The Germans had radar and had no idea computers as you're describing them existed. They didn't until the early 1960s. So your forst proposal is what happened, your second isn't possible.
This might mean that Germany has no clue that nuclear weapons are coming or that the allies are reading their codes, but this kind of preference for short bets in R&D rather than longshots would probably play heavily to Germany's advantage--at least until the nukes start coming.
These aren't short-shots as you call them, they're just as long as the ones the Germans did try to pull. They're different long shots I agree but still long ones.
Germany, though, is going to need a brilliant guy in charge of its economy to get this to work--Perhaps Schacht serves in this role instead of being fired and later locked in a concentration camp?
They had one. It doesn't change the basic situation.
As for cost cutting in the army, perhaps Germany uses an Israeli system to force its entire population to serve in the army--if manpower becomes a problem, Hitler can decide that Aryan women will beat the daylights out of Slavic men.

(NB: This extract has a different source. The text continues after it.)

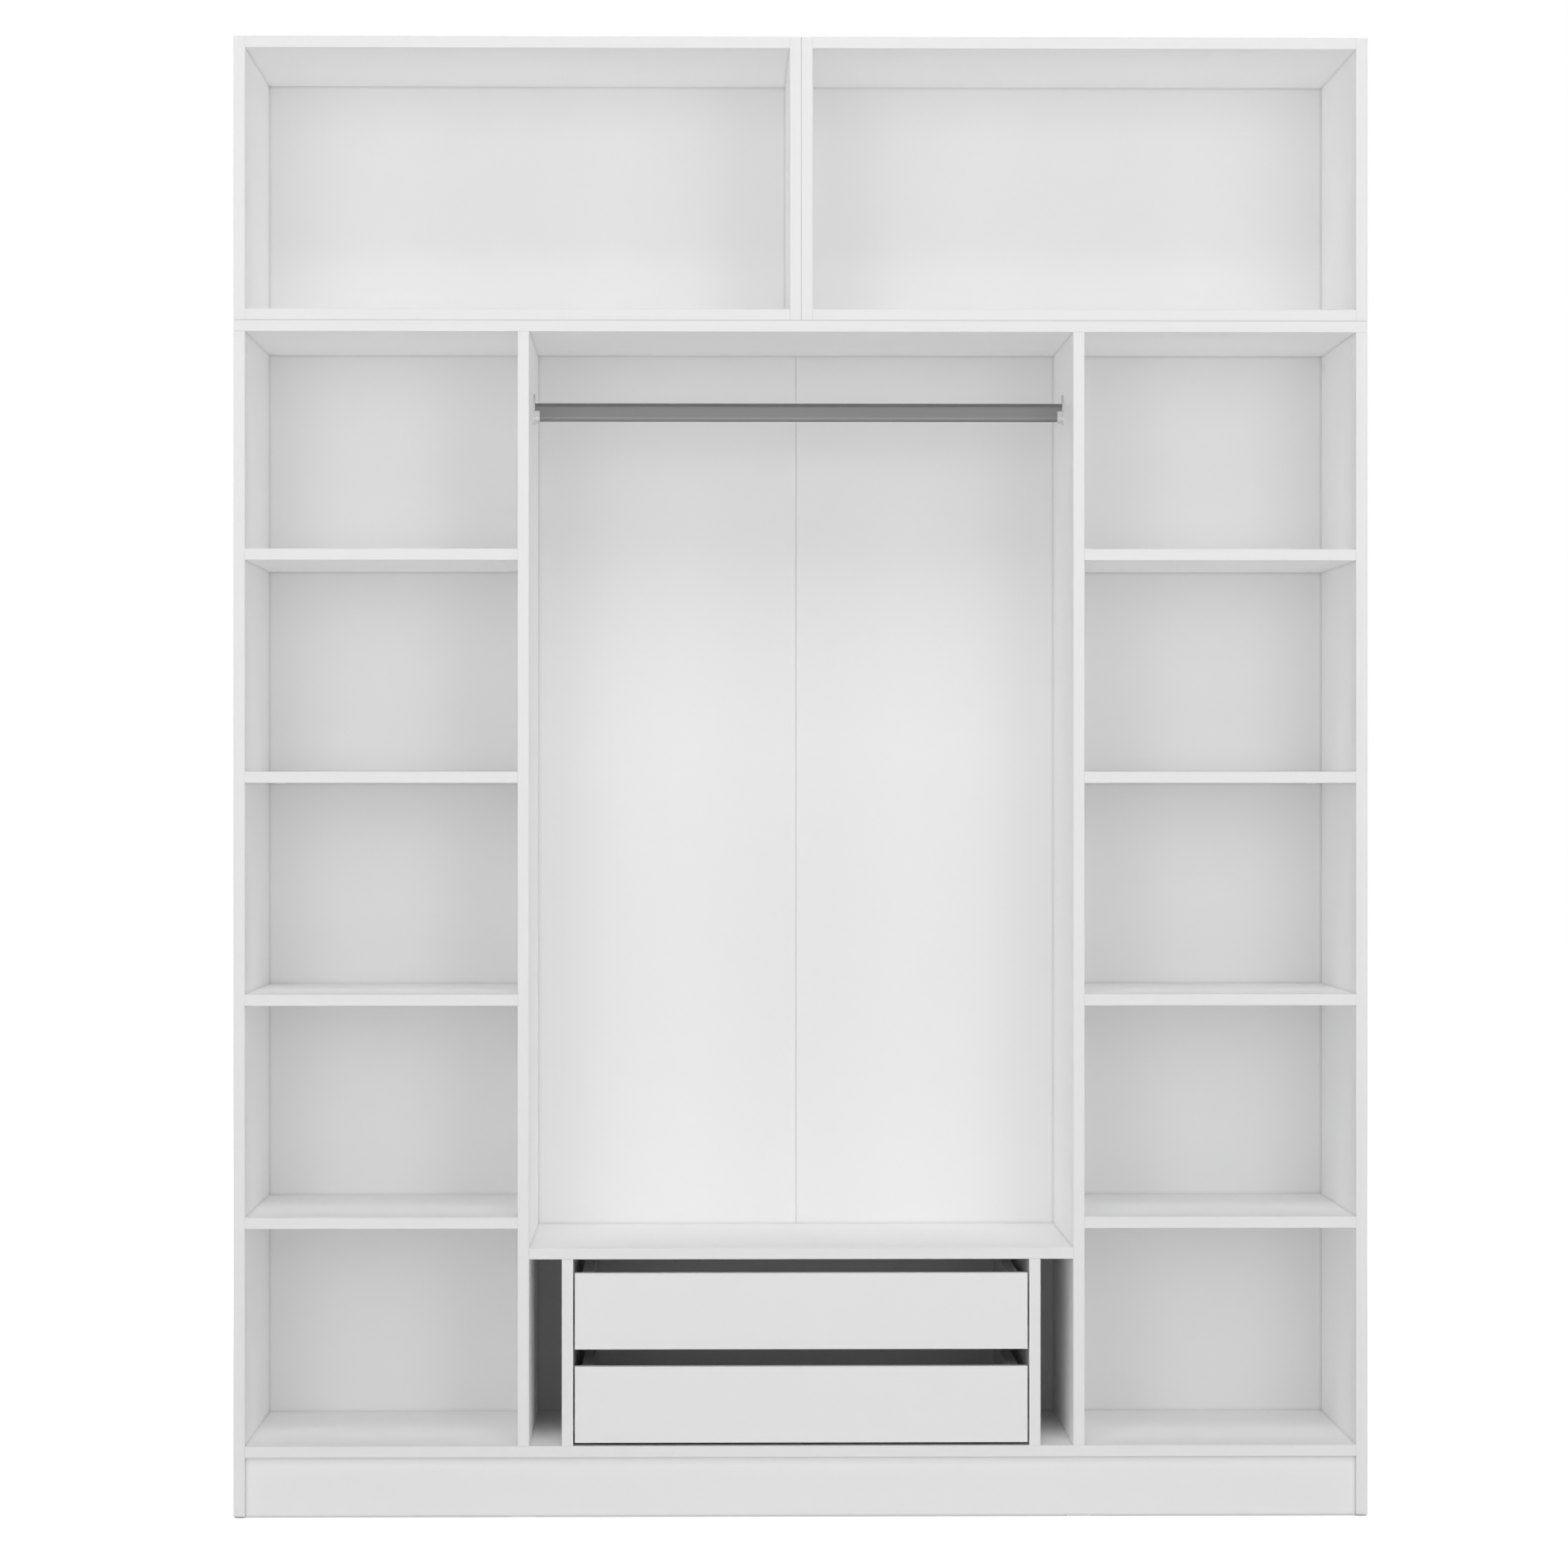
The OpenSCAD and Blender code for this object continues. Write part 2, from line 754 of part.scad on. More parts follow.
module cam_locks() {
    color(steel_colour) both_sides() for (joint = cabinet_joints, s = cams_of(joint)) at(s) cam_lock();
}

module cam_bolts() {
    color(steel_colour) both_sides() for (joint = cabinet_joints, s = cams_of(joint)) at(s) cam_bolt();
}

module dowels() {
    centring = [dowel_face - dowel_len / 2, 0, 0];
    color(dowel_colour) {
        both_sides() for (joint = concat(cabinet_joints, under_joints), s = dowels_of(joint)) at(s) dowel();
        for (joint = batten_joints, s = dowels_of(joint)) at(s) dowel();
        both_sides() for (s = box_stack) at(s) translate(centring) dowel();
        for (s = middle_stack) at(s) translate(centring) dowel();
    }
}

module wood_screws() {
    color(steel_colour) both_sides() {
        for (n = [0:SLOT_COUNT - 1], s = cabinet_slide_screws(n)) at(s) slotted_screw();
        at(support_screw) slotted_screw();
    }
}

module drawer_dowels(n) {
    color(dowel_colour) both_sides() for (joint = drawer_corners(n), s = dowels_of(joint)) at(s) dowel();
}

module drawer_screws(n) {
    color(steel_colour) both_sides() for (s = drawer_slide_screws(n)) at(s) slotted_screw();
}

// Glide with a moulded pin, long side along Y
module glide(pin_extra = 0) {
    translate([-glide_w / 2, -glide_len / 2, 0]) cube([glide_w, glide_len, glide_t]);
    glide_pin(pin_extra);
}

module glide_pin(extra) {
    translate([0, 0, glide_t / 2])
        cylinder(h = glide_pin_len + glide_t / 2, r = glide_pin_r + extra);
}

module side_glide_bores() {
    for (y = [y_front + glide_end, y_rear - glide_end])
        translate([x_side + board / 2, y, 0]) glide_pin(fit);
}

module plinth_glide_bores(y) {
    both_sides() translate([x_div_in + board / 2, y, 0]) glide_pin(fit);
}

module floor_glides() {
    color(plastic_colour) both_sides() {
        for (y = [y_front + glide_end, y_rear - glide_end]) translate([x_side + board / 2, y, 0]) glide();
        for (y = [y_plinth, y_rear_plinth])
            translate([x_div_in + board / 2, y + board / 2, 0]) rotate([0, 0, 90]) glide();
    }
}

on_left() side_panel();  // left_side
side_panel();  // right_side
on_left() divider();  // left_divider
divider();  // right_divider
carcass_top();
carcass_bottom();
front_plinth();
rear_plinth();
on_left() shelf(1);  // left_shelf_1
on_left() shelf(2);  // left_shelf_2
on_left() shelf(3);  // left_shelf_3
on_left() shelf(4);  // left_shelf_4
shelf(1);  // right_shelf_1
shelf(2);  // right_shelf_2
shelf(3);  // right_shelf_3
shelf(4);  // right_shelf_4
drawer_unit_top();
on_left() upright();  // left_upright
upright();  // right_upright
on_left() back_panel();  // left_back
back_panel();  // right_back
back_batten();
on_left() box_outer_side();  // left_box_outer_side
on_left() box_inner_side();  // left_box_inner_side
on_left() box_top();  // left_box_top
on_left() box_bottom();  // left_box_bottom
on_left() box_back();  // left_box_back
box_outer_side();  // right_box_outer_side
box_inner_side();  // right_box_inner_side
box_top();  // right_box_top
box_bottom();  // right_box_bottom
box_back();  // right_box_back
clothes_rail();
rail_supports();
drawer_front(0);  // lower_drawer_front
on_left() drawer_side(0);  // lower_drawer_left_side
drawer_side(0);  // lower_drawer_right_side
drawer_back(0);  // lower_drawer_back
drawer_bottom(0);  // lower_drawer_bottom
drawer_front(1);  // upper_drawer_front
on_left() drawer_side(1);  // upper_drawer_left_side
drawer_side(1);  // upper_drawer_right_side
drawer_back(1);  // upper_drawer_back
drawer_bottom(1);  // upper_drawer_bottom
cabinet_slides();
drawer_slides(0);  // lower_drawer_slides
drawer_slides(1);  // upper_drawer_slides
front_rollers(0);  // lower_front_rollers
rear_rollers(0);  // lower_rear_rollers
front_rollers(1);  // upper_front_rollers
rear_rollers(1);  // upper_rear_rollers
cam_locks();
cam_bolts();
dowels();
wood_screws();
floor_glides();
drawer_dowels(0);  // lower_drawer_dowels
drawer_screws(0);  // lower_drawer_screws
drawer_dowels(1);  // upper_drawer_dowels
drawer_screws(1);  // upper_drawer_screws
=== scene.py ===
"""Looks of an open white wardrobe with a low drawer unit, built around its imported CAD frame."""
import json
import math

import bmesh
import bpy
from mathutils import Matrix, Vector


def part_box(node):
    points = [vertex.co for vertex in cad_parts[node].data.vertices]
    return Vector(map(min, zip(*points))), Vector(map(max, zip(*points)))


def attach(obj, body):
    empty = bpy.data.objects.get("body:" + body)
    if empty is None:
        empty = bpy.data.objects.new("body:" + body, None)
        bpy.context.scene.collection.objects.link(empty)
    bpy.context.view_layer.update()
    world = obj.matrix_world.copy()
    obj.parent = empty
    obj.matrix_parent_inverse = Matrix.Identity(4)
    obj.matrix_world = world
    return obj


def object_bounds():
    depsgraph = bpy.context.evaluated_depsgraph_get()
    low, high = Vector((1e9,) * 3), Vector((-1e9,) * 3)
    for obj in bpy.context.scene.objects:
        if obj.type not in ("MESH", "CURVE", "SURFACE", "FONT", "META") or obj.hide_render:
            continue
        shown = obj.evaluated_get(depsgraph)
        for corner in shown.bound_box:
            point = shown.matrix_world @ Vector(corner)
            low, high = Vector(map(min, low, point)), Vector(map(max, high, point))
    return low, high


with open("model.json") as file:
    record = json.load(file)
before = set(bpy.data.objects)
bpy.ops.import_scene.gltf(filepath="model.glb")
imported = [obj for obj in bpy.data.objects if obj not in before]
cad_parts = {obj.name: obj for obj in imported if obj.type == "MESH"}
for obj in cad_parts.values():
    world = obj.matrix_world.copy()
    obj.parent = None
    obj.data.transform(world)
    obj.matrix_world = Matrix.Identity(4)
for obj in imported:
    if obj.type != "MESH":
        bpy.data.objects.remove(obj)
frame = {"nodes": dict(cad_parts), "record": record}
cad_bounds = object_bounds()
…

But who then runs industry? Or works in it? Who grows food? or drives the logistics system? The Israeli system is fine if you're going to have a war that lasts a couple of weeks at the outside. Beyond that its national suicide. As for the women idea, if it came to pitching German women against Russian women I know who my money is on and the losers speak German. Anyway, you really want to take Russian front casualties hitting the people who will be bearing the next generation? Quite apart from the fact that tossing women into the front line runs right against Nazi ideology and doing so means a complete change in the way the Party thinks. Not really plausible on any great scale.
Having said that, some German women did fight in the front line in the last days of 1945 (Beevor's book mentions them as does Eriksson's Road to Berlin). They did very badly and essentially got killed for nothing.
Very badly I fear. The ASBs (lazy little beasts) are rustling their wings in concern at the amount of work involved.